Monday, August 3, 2009

The Beast from 20,000 Fathoms


This film marked stop-motion effects maestro Ray Harryhausen's first solo gig on a motion picture. It was the beginning of a career that would produce some of the most beloved science fiction and fantasy films in cinema history, responsible for inspiring generations of filmmakers and effects artists to come. With The Beast from 20,000 Fathoms, Harryhausen created one of the classic 'giant monster on a rampage' sequences of all time, when his 50-ton "Rhedosaurus" goes for an afternoon stroll through the streets of Manhattan. Every second, every single frame of the effects work was crafted by hand, by Harryhausen himself. He wouldn't have it any other way.

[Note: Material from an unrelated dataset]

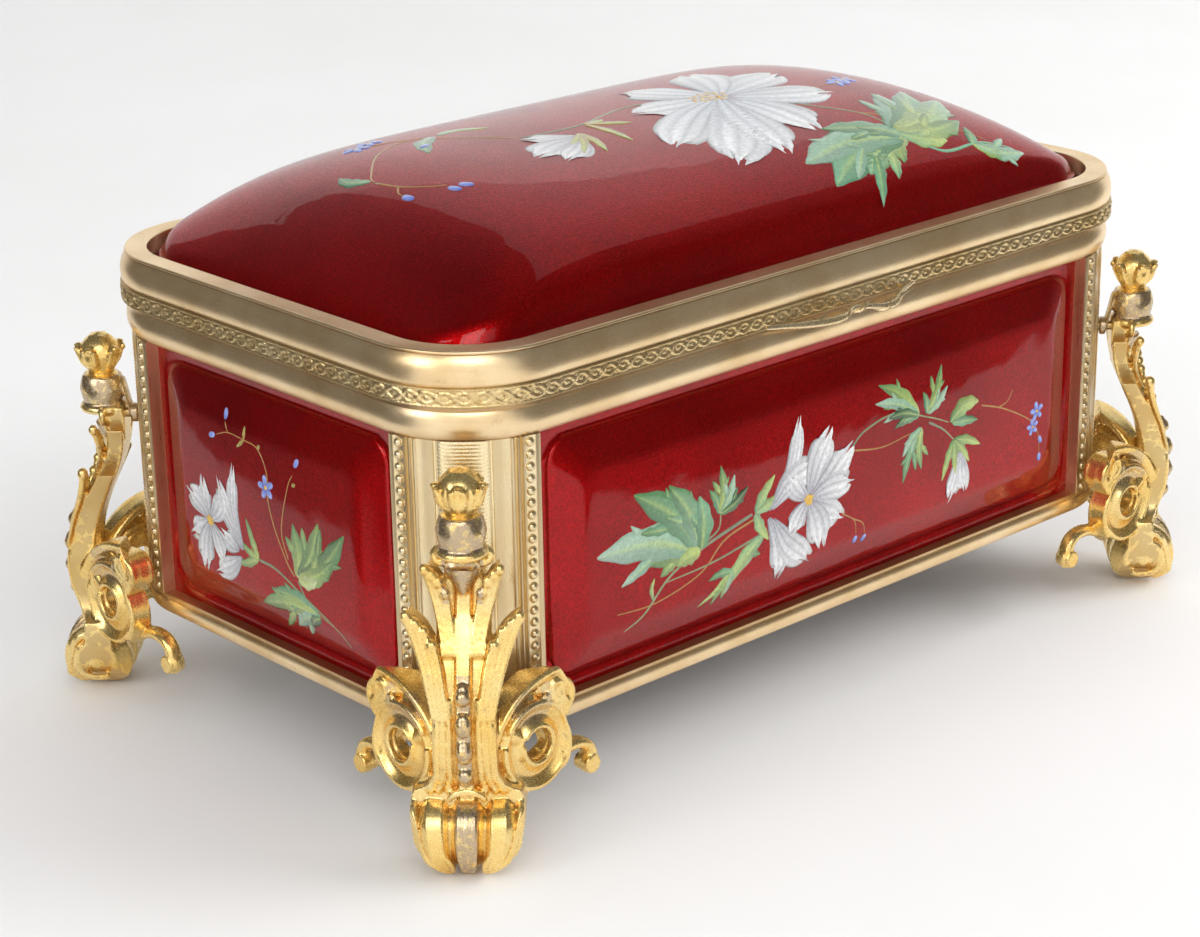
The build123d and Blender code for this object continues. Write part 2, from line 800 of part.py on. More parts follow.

In the arctic wastes near the North Pole, an atomic bomb test (what else?) accidentally frees a gigantic dinosaur from its millennia-long slumber trapped in the ice. A scientist on hand for the test, Prof. Tom Nesbitt (Swiss actor Paul Christian), catches a fleeting glimpse of the monster during a blizzard but is thought by everyone else to have been hallucinating. Sure of his faculties, Nesbitt hypothesizes that a prehistoric creature has been released from suspended animation and is now on the loose. The mysterious sinking of a fishing trawler in Baffin Bay spurs him to contact the world's foremost paleontologist, kindly Dr. Elson (Cecil Kellaway), who humors Nesbitt out of professional courtesy but ain't buying his theory. Elson's attractive female assistant (Paula Raymond) is more receptive, however, and when another ship is sunk off Nova Scotia she helps Nesbitt gather evidence that his idea isn't such an outlandish one. The lone survivor of the first sinking identifies the sea monster that wrecked his boat from a sketch — the same drawing Nesbitt picked out earlier as the prehistoric leviathan he saw in the arctic. Elson is now convinced and lends his prestige to an effort to alert the military of the danger. He believes that the beast, a dinosaur of the rare (and fictitious) "Rhedosaurus" species, is making its way to its ancestral breeding grounds in the submarine canyons off the coast of New York City...
Which ultimately leads to ol' Rhedo's aforementioned Manhattan stroll. It's a bravura sequence, a genuine touchstone of classic monster movie cinema — and one which makes us forget about the somewhat tedious (though well-acted and nicely photographed) build-up to this point. Until the Beast hits the streets he only appears in the film very briefly, when Nesbitt first observes him in the arctic, with the sinking of the first ship, and in the terrific lighthouse sequence (in which the creature is seen almost completely in silhouette, a simple yet highly effective technique). Even the Beast's famous rampage through New York isn't that long — just a few minutes of footage — but can anyone who ever saw this as a kid forget the World's Dumbest Cop... the foolhardy patrolman who tries to fend off the behemoth with his .38 police special? (And who miraculously shows up again in the very next scene, part of a squad of shotgun-armed cops, despite having been swallowed whole!) Working within the constraints of a very small budget, Harryhausen achieved a milestone of motion picture special affects. By making clever use of light sources, as when the Beast moves in and out of the "shadows" between buildings, he camouflaged the weaknesses of his stop-motion model; by injecting a sense of character into his creation, he gave it more life than most modern CG artists, with millions of dollars to play with, have yet to master.
Of course, a cool monster requires a cool customer to deal with it, and Beast gives us that Most Manly Military Monster Masher of 'em all, Kenneth Tobey (The Thing, It Came from Beneath the Sea), to take charge in the crisis. He plays Nesbitt's Army pal Colonel Evans, put in command of New York's defenses when the monster attacks. Nobody could say lines like "It'd take a 3-inch shell to penetrate that skull!" with more authenticity. And who's that playing the marksman on whose shoulders rests the ultimate fate of the city? A young Lee Van Cleef, the corporal who claims he "picks his teeth" with grenade rifles. Don't worry, though... if you can load it, he can fire it. (It'd take another future spaghetti western icon, Clint Eastwood, to kill the monster spider in the 1955 giant bug classic, Tarantula.)